Far from the uplifting scenes of voters lining up to cast their ballots yesterday, in Kabul's south-western district of Khushal Khan, Mohammad Hajidat Janan, a provincial council candidate, lives on an eight-storey building called Wardak Plaza, where many other elected officials from the province reside.

Despite being an elected official of Wardak province, an hour's drive from Kabul, he said he could not go to his own district – a Taliban stronghold – because of the deteriorating security situation there.

Without a police escort, he said, "I would not even feel comfortable going to the city centre". Of the eight presidential candidates, none ever visited Wardak during the campaign period, he added. Only Zalmai Rassoul's vice-presidential candidate, Habiba Sarabi, drove into Maidan Shar, the provincial capital, but left within the hour. "If the security forces cannot provide security to candidates, how can we expect them to provide security for the voters?" he asked.

Mr Janan worried that most of the 350,000 security forces had been focused on securing the polling booths which were in provincial capitals or district centres, under the gaze of election observers, security forces and the international community. No one outside the capitals would vote, he claimed, because the fear of reprisal outweighed the desire to take part in the democratic process. The capital, Kabul, was sealed off by rings of roadblocks and checkpoints.

The second main threat facing Afghanistan's election, after militant violence, was fraud. Mr Janan said that without adequate independent adjudicators for every polling place, the election results would lose credibility. He said: "If you put a wolf in a room with a sheep, and tell the wolf 'wolf, don't eat this sheep', of course the wolf will eat the sheep. If no one is watching over the ballot boxes, of course it will be stuffed."

The secretary of the Afghan Independent Electoral Commission, Ziaul Haq Amarkhel, said that by 5pm, when the polls had officially closed, seven million people out of an estimated eligible 12 million had voted. Last night, there were several reports that the police in Kandahar province in the south turned voters and election observers away from polling stations. One elder told the BBC that election observers had been beaten by police.

In the morning, unverified rumours of ballot stuffing emerged in Helmand, a woman was said to have been caught attempting to cast 22 votes in Kandahar. Asked to comment on widespread reports of polling stations running out of ballot papers, Mr Amarkhel said this information was "false".

Afghans continued to head to the polls as dusk fell, even if they were to be turned away. The biggest challenge now is counting the votes. And after that, the complaints period starts. One of the eight candidates will have to score more than 50 per cent of the vote to avoid a run-off with his nearest rival. Challenges to the result will be inevitable, observers said.

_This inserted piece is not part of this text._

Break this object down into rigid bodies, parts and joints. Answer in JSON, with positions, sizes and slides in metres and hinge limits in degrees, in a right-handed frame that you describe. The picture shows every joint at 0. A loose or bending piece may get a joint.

It will take six weeks for all the results to come in and a final result to be declared in the race to succeed President Karzai. "Today we proved to the world that this is a people-driven country," Mr Karzai, wearing his trademark green robe and a lambskin hat, told his country on television yesterday. "On behalf of the people, I thank the security forces, election commission and people who exercised democracy and... turned another page in the glorious history of Afghanistan."